____ Dataset content
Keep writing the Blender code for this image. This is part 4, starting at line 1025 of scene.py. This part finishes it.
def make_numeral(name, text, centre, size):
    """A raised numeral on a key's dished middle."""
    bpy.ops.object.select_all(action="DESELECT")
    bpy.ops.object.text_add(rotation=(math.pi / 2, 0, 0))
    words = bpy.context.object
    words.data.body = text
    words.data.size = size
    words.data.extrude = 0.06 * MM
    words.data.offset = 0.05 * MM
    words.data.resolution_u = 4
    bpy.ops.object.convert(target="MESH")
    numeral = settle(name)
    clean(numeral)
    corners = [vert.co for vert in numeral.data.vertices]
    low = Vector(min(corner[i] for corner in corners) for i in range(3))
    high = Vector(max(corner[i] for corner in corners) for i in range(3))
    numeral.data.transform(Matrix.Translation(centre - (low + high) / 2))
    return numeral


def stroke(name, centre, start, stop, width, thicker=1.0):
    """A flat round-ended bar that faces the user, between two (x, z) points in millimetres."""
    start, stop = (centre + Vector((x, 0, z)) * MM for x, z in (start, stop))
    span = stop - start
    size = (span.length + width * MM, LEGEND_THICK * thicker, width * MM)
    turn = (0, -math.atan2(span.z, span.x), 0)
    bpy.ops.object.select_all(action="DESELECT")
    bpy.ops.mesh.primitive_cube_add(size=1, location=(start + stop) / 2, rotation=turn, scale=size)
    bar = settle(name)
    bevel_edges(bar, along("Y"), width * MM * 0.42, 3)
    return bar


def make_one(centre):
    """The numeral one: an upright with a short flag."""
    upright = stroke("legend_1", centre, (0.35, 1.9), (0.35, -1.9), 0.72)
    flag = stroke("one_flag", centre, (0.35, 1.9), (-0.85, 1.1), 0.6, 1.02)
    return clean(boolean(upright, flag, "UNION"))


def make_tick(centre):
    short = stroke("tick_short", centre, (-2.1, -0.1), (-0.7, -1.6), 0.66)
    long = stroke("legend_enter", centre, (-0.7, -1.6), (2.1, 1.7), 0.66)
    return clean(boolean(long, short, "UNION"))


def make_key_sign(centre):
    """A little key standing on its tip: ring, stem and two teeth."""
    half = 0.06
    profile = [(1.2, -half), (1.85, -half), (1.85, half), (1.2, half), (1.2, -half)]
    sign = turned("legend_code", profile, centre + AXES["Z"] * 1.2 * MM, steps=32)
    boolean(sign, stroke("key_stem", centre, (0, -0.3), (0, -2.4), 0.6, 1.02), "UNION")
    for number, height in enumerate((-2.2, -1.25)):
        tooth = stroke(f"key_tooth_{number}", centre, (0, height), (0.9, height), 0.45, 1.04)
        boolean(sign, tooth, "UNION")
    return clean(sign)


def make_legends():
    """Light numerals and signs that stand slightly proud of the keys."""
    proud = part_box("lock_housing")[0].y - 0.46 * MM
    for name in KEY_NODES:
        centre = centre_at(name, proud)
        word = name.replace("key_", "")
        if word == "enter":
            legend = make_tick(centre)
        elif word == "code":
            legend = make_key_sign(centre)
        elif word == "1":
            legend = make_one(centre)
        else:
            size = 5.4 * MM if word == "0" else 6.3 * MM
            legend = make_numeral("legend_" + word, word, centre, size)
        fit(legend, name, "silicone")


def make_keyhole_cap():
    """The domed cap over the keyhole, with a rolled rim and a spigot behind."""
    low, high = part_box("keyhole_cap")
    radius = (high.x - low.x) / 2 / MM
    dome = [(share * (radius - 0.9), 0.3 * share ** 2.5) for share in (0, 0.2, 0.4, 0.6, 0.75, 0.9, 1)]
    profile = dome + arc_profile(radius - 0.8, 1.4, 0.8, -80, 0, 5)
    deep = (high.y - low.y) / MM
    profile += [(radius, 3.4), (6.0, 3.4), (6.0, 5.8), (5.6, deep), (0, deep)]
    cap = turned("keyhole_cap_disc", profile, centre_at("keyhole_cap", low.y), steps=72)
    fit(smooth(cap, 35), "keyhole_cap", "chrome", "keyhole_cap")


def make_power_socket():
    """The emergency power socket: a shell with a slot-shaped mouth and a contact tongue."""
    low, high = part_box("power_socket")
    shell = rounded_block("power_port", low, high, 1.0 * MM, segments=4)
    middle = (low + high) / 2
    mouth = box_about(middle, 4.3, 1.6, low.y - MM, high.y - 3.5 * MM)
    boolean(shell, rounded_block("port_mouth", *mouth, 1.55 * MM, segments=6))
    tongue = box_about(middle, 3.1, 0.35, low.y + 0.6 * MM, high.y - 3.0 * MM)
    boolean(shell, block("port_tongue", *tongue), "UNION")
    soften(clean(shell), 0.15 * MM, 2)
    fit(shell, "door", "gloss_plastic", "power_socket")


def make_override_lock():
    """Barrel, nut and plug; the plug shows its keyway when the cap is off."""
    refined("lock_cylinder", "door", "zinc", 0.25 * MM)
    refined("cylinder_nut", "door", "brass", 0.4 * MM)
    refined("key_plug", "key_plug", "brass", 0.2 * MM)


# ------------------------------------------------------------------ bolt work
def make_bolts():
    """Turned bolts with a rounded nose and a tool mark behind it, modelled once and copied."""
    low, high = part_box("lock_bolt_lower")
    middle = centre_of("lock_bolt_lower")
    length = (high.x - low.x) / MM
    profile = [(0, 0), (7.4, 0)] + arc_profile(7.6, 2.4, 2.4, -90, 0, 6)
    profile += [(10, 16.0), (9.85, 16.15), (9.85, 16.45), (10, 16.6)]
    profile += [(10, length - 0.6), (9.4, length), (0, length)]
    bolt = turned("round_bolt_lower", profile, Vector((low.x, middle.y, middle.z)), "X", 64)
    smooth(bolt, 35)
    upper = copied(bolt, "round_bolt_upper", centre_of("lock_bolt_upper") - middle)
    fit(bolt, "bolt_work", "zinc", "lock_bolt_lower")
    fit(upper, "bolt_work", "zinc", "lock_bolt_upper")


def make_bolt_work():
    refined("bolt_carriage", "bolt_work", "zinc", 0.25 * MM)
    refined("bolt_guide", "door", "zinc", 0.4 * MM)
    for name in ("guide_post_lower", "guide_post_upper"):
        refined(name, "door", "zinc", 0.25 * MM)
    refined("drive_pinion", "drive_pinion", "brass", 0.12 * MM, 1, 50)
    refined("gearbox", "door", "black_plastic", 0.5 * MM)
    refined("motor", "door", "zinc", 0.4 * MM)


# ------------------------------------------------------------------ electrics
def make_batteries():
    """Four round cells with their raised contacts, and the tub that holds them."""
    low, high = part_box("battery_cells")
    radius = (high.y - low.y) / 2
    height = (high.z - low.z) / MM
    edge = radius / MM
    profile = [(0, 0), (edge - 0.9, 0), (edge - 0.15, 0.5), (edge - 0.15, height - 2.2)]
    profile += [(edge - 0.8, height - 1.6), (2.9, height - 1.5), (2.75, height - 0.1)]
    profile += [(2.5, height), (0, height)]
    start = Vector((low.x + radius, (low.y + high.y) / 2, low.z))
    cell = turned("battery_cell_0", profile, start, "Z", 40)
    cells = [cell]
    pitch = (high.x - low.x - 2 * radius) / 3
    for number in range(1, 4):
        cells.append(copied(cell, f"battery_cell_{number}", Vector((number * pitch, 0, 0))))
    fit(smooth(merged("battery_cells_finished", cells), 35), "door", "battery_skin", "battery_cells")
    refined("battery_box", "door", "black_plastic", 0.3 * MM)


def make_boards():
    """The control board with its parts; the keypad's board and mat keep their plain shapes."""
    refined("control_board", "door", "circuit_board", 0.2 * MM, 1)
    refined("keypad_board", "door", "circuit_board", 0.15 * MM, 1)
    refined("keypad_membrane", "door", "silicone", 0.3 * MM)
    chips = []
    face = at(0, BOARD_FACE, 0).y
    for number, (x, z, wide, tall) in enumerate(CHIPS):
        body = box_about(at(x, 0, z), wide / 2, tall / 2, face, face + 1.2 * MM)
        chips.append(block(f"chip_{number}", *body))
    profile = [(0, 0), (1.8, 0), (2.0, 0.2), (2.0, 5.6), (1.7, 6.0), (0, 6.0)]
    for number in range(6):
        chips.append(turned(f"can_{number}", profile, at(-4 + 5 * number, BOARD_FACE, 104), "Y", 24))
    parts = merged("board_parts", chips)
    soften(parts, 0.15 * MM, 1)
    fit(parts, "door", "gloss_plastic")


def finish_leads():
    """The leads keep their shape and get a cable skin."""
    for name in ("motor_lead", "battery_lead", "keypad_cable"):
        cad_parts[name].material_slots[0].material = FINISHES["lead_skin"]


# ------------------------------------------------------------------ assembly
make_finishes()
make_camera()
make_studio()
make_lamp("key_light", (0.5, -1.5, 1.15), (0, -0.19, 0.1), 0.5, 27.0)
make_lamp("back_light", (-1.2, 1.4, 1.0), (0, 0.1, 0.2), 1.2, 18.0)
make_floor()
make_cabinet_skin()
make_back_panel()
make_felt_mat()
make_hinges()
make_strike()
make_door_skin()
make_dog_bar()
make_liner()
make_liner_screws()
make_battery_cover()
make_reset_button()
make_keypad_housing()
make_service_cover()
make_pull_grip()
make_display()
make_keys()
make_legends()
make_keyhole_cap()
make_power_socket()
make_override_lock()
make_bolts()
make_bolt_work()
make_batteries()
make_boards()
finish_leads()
________
## Goal of the exercise
Return exactly, please, the lines of the material from the first one down to and including the line where "return numeral" appears.

## Solution to this exercise
Keep writing the Blender code for this image. This is part 4, starting at line 1025 of scene.py. This part finishes it.
def make_numeral(name, text, centre, size):
    """A raised numeral on a key's dished middle."""
    bpy.ops.object.select_all(action="DESELECT")
    bpy.ops.object.text_add(rotation=(math.pi / 2, 0, 0))
    words = bpy.context.object
    words.data.body = text
    words.data.size = size
    words.data.extrude = 0.06 * MM
    words.data.offset = 0.05 * MM
    words.data.resolution_u = 4
    bpy.ops.object.convert(target="MESH")
    numeral = settle(name)
    clean(numeral)
    corners = [vert.co for vert in numeral.data.vertices]
    low = Vector(min(corner[i] for corner in corners) for i in range(3))
    high = Vector(max(corner[i] for corner in corners) for i in range(3))
    numeral.data.transform(Matrix.Translation(centre - (low + high) / 2))
    return numeral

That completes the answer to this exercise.